Time will tell on that.
‘Not a weakened speaker‘
Paradoxically, Emmer suggested Tuesday that the concessions conservatives extracted from McCarthy were all secured in public view, for the entire country to witness. Typically, he argued, such negotiations “take place behind closed doors, long before anyone gets to see how the sausage is made.”
That is correct. But it ignores the fact that Freedom Caucus members met with McCarthy and his consiglieres in private all week. There was no negotiation broadcast live on C-SPAN and cable news networks. Both sides kept telling reporters they would not answer their questions and negotiate through the press.
That did not stop Emmer on Tuesday from contending that Pelosi had secured her second speakership in 2019 by “giving away all sorts of things” in private meetings. Fact check: While true, McCarthy did exactly the same thing.
Emmer defended McCarthy, saying the agreement the speaker worked out with the Freedom Caucus and its allies would make McCarthy “arguably not a weakened speaker.” Operative word: “arguably.”
In what your correspondent hopes is a preview of what Emmer will bring to the leadership team’s media engagements, he went even further, saying the agreement will make McCarthy “perhaps the strongest speaker in modern times — more on that to come.” Operative words: “to come.”
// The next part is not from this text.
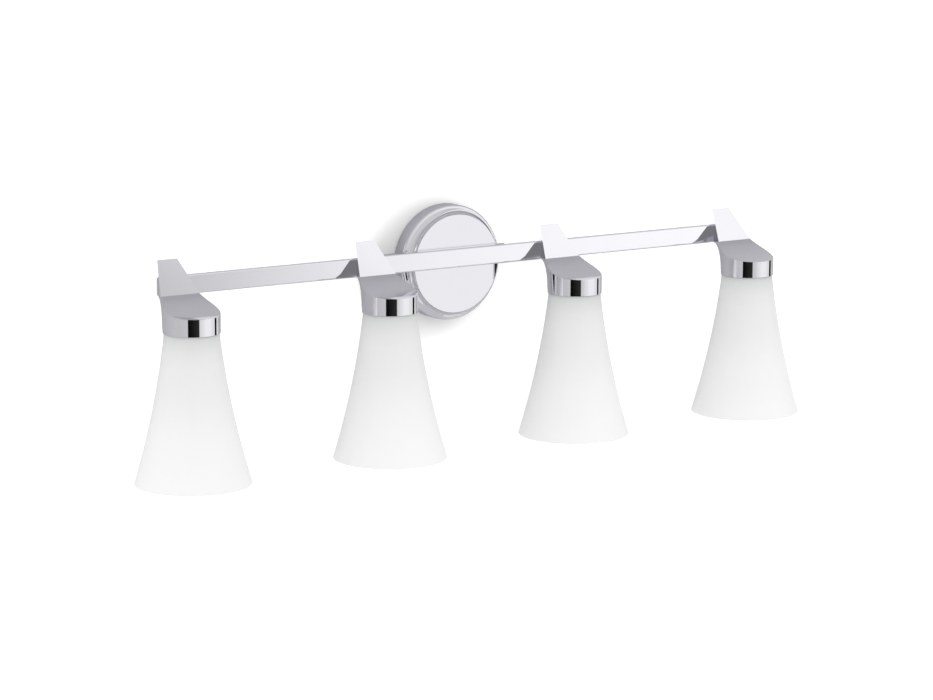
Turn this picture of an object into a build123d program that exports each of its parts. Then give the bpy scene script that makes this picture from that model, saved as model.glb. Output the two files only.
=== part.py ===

Freedom Caucus members’ gripes are not exclusively about McCarthy.
“This is no different from being in any congressional Republican district,” Rep. Pete Sessions, R-Texas, said in a brief interview. “They’re hearing directly from people back home that want to see more fight and less wag. The wag is trying to get things so you can get them to pass.”
“There are those that want something that’s different,” he added.
The unresolved problem for House Republicans is that the McCarthy-Freedom Caucus deal did little, if anything, to resolve the conflict between “different” and “the wag.”